GOAL: Write out again, unaltered, the lines from the start through the line containing "open in a cup.".

─── RECORDED DATA

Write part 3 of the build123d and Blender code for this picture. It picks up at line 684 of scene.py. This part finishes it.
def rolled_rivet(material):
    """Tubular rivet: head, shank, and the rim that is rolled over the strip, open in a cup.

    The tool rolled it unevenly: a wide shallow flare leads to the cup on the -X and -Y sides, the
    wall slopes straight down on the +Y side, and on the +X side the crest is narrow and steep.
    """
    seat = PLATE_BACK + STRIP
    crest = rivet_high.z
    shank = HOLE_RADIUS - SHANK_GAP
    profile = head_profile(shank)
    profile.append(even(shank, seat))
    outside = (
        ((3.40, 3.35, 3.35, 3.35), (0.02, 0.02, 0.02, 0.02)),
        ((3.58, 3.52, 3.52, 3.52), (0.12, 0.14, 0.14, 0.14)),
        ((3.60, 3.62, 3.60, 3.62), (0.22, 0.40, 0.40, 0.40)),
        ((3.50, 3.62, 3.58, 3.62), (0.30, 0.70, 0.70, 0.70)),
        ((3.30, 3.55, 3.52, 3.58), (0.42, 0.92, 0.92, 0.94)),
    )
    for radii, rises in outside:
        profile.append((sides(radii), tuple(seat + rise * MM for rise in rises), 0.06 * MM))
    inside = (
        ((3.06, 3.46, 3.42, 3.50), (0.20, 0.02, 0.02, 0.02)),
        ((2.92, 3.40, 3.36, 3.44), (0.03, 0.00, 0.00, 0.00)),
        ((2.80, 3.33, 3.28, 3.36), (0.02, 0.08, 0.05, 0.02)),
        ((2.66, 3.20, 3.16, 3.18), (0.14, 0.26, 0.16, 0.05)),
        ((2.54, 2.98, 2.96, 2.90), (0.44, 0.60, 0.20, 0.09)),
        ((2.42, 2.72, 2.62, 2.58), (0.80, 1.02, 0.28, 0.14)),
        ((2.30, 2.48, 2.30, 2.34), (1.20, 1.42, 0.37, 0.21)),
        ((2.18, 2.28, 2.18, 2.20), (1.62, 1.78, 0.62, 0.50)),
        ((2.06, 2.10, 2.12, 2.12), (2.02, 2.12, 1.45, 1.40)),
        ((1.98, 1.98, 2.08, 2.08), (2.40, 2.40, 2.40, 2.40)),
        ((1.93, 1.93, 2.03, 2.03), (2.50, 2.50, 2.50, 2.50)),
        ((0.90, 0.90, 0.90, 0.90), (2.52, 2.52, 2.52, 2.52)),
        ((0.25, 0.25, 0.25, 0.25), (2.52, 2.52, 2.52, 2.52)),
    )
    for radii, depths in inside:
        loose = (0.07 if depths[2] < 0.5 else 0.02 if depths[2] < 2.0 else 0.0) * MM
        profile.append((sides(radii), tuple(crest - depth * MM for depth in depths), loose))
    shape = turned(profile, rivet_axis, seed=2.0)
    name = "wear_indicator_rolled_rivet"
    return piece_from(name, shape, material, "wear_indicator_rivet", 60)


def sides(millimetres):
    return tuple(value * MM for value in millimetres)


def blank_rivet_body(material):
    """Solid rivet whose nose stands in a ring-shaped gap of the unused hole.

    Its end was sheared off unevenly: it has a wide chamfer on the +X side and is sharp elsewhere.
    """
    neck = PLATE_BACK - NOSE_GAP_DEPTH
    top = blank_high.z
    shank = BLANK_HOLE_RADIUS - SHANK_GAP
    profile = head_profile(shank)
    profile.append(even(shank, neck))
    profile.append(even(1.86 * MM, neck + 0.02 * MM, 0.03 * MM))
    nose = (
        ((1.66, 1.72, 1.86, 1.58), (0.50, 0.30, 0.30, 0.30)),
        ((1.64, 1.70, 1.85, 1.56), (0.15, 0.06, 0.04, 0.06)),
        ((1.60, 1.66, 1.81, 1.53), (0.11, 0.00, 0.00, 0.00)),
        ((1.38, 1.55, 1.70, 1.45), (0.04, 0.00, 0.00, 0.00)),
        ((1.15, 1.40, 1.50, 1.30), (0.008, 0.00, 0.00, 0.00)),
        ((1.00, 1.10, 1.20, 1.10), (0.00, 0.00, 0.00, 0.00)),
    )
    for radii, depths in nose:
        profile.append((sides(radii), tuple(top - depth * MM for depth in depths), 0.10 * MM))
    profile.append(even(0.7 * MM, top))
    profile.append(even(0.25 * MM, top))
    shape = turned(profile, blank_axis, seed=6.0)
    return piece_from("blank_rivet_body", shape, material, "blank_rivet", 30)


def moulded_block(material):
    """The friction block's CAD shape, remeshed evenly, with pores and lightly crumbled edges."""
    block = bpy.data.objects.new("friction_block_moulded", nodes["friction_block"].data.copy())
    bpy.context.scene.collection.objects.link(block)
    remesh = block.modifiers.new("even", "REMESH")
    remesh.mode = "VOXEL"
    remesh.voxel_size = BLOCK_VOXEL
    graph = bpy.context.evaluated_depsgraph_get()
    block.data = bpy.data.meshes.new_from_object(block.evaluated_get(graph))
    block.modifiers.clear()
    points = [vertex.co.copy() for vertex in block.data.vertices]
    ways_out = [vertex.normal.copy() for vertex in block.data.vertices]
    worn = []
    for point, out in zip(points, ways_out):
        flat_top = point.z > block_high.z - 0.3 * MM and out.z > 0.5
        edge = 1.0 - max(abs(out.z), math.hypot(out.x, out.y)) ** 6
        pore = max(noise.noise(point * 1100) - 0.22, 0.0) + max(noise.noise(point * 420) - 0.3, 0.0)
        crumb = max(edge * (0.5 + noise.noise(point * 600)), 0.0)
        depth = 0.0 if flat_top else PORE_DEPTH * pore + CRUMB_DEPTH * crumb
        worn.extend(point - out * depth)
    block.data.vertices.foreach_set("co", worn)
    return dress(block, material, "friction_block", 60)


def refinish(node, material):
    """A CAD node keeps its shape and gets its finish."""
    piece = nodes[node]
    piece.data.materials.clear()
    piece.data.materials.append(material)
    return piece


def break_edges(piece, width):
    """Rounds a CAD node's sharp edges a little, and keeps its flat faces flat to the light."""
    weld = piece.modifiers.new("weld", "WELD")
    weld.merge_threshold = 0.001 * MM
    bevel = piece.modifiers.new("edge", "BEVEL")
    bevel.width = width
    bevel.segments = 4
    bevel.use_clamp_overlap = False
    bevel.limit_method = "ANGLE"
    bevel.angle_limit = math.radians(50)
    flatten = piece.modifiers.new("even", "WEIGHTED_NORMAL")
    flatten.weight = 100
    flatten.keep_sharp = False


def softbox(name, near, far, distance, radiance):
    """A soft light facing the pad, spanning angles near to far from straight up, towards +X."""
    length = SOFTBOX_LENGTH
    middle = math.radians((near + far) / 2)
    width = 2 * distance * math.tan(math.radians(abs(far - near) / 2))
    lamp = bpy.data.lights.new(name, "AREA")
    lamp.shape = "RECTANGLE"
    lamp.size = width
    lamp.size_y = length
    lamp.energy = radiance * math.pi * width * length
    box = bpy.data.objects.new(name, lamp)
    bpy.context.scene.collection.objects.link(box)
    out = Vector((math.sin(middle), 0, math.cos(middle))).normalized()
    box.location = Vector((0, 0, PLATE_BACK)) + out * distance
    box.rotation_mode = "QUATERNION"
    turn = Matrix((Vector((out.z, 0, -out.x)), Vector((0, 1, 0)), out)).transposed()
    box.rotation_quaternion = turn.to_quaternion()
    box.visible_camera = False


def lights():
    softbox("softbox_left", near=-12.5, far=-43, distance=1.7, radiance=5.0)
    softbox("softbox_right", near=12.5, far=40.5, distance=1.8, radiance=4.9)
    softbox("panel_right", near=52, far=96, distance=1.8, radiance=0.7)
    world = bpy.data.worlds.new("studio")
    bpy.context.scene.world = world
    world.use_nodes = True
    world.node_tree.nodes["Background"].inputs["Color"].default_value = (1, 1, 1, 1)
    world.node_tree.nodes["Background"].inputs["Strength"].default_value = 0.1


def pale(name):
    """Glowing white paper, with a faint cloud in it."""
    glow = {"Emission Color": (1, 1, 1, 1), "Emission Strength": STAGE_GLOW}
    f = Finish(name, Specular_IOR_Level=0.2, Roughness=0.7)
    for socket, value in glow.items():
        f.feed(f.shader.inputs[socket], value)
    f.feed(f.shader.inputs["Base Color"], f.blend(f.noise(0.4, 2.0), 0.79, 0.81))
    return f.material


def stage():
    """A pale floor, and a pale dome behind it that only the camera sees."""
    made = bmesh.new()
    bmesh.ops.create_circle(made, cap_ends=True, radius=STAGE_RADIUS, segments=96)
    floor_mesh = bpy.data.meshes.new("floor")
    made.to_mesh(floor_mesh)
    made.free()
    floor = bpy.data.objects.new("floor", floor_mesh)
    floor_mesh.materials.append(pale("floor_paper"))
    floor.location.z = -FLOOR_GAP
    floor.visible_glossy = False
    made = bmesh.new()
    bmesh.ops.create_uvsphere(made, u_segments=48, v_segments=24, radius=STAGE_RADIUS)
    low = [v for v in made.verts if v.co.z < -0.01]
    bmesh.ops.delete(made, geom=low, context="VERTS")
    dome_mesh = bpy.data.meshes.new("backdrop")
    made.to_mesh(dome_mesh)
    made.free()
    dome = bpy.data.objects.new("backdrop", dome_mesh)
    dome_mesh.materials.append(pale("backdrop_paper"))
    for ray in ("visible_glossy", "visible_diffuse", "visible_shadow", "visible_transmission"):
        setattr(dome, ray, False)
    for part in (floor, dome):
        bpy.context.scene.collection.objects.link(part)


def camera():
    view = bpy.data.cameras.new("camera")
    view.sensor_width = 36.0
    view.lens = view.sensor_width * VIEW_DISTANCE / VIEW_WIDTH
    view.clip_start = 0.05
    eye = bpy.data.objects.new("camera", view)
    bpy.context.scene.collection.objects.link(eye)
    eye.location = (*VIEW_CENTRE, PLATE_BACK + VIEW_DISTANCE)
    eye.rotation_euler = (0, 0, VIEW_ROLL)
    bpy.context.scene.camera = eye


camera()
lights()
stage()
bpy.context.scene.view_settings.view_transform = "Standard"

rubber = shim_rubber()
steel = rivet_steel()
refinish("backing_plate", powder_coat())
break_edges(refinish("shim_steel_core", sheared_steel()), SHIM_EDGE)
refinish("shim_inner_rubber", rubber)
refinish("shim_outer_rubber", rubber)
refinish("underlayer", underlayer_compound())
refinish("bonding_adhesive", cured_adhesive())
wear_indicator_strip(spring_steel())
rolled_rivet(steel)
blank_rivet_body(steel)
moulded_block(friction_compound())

──────

THE REPLY:
Write part 3 of the build123d and Blender code for this picture. It picks up at line 684 of scene.py. This part finishes it.
def rolled_rivet(material):
    """Tubular rivet: head, shank, and the rim that is rolled over the strip, open in a cup.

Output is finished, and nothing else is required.